# Tosin Abasi offering online lessons!



## animalsasleader (Oct 16, 2009)

Tosin Abasi here...
Based on request I've decided to begin offering lesson online via Google video or Skype. If you live in the DC/MD/VA and would like lessons in person that can be arranged as well. 
Lesson will be $75 an hour and consist of whatever you'd like to cover ( within reason ) I personally think an emphasis on extended range (7 and 8 string) guitar playing could be fun (obviously!) Feel free to email me if you have something specific in mind and i'll tailor a lesson plan ahead of time. Or we can just play it by ear (hehe get it?)
Im available to teach daily until November 7th between the hours of 1 pm to 7 pm EST.
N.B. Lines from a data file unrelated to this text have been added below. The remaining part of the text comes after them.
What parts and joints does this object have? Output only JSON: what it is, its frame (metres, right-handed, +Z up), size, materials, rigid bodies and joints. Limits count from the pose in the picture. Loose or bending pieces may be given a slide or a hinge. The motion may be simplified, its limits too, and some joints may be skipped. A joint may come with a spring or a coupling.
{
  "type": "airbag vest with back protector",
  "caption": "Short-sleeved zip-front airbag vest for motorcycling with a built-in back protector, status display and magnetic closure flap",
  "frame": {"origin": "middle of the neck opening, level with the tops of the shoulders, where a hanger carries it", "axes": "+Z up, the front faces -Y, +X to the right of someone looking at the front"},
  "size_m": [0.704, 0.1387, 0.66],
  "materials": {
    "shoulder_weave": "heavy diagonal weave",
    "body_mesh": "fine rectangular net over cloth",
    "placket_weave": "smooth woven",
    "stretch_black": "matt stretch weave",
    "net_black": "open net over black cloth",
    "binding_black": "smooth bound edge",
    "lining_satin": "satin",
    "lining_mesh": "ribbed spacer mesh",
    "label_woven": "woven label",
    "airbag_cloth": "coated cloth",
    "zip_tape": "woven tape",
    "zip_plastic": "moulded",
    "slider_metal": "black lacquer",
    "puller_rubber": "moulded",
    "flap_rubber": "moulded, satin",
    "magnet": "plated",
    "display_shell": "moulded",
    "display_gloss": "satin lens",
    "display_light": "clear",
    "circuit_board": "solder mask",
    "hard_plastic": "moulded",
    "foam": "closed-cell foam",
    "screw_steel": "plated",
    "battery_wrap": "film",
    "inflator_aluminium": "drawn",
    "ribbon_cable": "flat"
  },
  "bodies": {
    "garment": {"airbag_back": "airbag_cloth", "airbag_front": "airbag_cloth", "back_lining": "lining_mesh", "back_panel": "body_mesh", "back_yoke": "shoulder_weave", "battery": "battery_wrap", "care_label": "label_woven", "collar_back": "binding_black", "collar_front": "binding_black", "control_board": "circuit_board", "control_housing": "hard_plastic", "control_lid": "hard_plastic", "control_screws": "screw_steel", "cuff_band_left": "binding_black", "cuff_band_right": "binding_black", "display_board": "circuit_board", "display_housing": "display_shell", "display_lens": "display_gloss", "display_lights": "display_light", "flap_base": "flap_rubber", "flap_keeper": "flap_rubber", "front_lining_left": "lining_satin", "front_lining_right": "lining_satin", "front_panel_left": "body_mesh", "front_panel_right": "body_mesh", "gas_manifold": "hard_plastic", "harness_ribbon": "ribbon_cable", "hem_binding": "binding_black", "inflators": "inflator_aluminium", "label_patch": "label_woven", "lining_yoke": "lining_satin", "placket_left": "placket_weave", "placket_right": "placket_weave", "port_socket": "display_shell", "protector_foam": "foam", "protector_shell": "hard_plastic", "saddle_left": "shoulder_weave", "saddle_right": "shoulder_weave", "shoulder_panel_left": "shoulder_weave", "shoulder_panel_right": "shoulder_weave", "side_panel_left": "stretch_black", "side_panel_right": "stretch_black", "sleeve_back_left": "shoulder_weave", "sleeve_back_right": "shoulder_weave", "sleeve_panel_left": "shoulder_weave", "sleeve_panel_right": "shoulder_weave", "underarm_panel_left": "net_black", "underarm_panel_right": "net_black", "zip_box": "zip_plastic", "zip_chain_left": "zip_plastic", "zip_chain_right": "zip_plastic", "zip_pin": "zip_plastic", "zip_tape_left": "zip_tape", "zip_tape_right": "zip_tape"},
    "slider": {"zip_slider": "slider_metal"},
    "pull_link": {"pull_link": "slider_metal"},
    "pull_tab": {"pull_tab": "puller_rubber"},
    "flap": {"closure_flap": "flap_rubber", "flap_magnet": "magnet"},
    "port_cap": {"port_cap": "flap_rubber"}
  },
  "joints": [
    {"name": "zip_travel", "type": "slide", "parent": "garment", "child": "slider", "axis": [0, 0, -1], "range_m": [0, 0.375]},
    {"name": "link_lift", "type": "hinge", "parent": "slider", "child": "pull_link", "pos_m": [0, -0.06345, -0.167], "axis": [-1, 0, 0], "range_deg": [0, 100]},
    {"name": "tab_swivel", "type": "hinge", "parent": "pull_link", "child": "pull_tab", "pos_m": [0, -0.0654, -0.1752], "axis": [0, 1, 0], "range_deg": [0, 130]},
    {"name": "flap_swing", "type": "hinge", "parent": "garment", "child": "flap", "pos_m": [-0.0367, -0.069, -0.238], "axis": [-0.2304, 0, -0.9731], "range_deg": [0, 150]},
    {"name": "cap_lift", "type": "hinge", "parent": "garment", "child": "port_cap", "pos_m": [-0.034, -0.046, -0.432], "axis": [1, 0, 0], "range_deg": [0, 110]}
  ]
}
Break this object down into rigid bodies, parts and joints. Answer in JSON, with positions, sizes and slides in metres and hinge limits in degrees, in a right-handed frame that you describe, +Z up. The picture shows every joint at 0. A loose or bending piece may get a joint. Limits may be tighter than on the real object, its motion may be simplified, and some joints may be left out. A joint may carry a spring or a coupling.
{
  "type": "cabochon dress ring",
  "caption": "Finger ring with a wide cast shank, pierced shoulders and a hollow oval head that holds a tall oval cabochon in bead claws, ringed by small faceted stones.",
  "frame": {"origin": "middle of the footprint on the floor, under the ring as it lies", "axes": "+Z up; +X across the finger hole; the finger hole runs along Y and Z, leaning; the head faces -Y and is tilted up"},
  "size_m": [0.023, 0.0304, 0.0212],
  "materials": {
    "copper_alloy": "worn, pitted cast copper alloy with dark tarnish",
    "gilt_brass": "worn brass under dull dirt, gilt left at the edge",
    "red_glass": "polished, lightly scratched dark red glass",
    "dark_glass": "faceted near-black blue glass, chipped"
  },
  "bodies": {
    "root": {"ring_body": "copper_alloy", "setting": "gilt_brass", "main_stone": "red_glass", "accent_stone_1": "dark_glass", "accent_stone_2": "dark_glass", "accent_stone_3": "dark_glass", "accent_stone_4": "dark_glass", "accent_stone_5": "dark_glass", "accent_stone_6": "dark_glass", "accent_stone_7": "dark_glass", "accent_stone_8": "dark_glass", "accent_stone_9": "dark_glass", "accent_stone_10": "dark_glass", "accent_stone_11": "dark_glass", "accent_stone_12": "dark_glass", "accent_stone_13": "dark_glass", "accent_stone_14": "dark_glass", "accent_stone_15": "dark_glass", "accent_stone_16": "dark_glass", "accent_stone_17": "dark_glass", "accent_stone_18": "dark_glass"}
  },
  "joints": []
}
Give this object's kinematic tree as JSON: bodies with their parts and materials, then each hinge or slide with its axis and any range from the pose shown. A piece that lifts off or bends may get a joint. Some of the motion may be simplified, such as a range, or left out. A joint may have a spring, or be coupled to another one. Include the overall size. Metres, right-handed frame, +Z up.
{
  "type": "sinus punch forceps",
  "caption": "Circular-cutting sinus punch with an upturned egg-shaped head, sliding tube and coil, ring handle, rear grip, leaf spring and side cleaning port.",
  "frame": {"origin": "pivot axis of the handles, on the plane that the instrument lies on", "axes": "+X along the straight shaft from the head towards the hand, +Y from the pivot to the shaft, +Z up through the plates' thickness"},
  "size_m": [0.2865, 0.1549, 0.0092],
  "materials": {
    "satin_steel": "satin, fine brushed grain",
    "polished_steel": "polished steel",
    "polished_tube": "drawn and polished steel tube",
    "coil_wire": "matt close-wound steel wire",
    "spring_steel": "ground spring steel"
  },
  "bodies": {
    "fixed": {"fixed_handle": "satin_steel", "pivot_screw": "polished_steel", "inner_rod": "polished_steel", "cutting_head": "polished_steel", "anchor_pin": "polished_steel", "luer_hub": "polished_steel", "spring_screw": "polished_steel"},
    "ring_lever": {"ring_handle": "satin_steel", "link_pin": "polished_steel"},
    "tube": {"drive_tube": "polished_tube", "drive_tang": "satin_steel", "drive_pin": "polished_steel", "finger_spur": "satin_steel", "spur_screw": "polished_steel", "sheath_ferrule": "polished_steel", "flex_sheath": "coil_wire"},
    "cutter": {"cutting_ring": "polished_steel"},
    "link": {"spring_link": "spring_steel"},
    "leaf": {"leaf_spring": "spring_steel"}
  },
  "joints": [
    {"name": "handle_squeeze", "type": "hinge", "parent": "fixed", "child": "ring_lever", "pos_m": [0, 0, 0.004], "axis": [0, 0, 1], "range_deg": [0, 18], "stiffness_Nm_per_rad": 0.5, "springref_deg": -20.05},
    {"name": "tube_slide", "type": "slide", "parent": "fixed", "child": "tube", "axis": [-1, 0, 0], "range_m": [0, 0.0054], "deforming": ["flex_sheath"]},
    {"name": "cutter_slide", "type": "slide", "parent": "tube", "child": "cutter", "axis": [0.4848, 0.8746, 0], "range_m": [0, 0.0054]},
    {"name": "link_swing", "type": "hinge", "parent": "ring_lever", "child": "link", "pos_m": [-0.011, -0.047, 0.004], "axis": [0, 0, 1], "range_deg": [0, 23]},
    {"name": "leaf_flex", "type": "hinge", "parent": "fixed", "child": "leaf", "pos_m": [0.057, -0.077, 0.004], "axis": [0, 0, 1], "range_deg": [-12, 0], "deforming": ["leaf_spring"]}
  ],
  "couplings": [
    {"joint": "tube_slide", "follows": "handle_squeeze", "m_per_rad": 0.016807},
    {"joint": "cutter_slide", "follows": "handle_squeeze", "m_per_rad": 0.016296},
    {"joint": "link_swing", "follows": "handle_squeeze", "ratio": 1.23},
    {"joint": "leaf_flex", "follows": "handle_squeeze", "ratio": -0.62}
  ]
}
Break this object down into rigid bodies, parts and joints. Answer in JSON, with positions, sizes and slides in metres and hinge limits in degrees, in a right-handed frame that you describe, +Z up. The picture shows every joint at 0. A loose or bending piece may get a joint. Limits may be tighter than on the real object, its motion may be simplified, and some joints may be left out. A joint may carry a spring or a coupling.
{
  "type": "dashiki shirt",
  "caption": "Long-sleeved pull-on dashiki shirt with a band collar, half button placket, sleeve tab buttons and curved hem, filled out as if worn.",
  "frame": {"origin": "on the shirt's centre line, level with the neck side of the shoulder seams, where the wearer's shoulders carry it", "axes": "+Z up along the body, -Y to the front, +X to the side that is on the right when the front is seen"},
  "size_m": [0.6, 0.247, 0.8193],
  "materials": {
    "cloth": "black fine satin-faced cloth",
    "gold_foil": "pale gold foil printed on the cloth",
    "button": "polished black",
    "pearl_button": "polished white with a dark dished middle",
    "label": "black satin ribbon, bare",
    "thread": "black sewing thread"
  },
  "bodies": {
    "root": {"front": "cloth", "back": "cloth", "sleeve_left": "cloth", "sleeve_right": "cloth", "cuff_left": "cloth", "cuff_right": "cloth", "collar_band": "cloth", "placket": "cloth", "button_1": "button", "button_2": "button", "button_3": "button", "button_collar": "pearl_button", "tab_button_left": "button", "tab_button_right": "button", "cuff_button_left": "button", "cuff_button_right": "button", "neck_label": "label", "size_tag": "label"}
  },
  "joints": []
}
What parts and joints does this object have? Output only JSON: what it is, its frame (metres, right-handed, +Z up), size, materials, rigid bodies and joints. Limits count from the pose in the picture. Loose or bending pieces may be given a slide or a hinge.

Anyone interested can reach me at [email protected]

Holla at yo' boy!


----------



## SerratedSkies (Oct 16, 2009)

Count me in!


----------



## shaneroo (Oct 16, 2009)

if i had the time, i'd take them as well.


----------



## darbdavys (Oct 16, 2009)

I'm still dreaming about your DVD


----------



## animalsasleader (Oct 16, 2009)

i forgot to say that i could also do a half-hour, if people are interested. $50. let me know.


----------



## JonnHatch (Oct 16, 2009)

tosinnnnn check your Gmail


----------



## White Cluster (Oct 16, 2009)

I think it's cool he's actually offering to teach.Someone at his level has a lot to offer.Nobody knows what his time is worth but Tosin himself.Take one lesson and decide for yourself if it's worth it for you but don't bitch about price unless you know what you're getting.


----------



## djpharoah (Oct 17, 2009)

*You guys need to calm down before someone gets taken out. 

I've moved this to a much, more compatible forum. Discussing a price on service is just as rude as discussing someone's price on a guitar/gear. Last I checked it's a free country (USA) and you can charge whatever you want for your service(s). 

This thread has been cleaned up. 

Thanks*


----------



## Dwellingers (Oct 18, 2009)

djpharoah said:


> *You guys need to calm down before someone gets taken out.
> 
> I've moved this to a much, more compatible forum. Discussing a price on service is just as rude as discussing someone's price on a guitar/gear. Last I checked it's a free country (USA) and you can charge whatever you want for your service(s).
> 
> ...



Good Call


----------



## Anthony (Oct 18, 2009)

I might take you up on this...


----------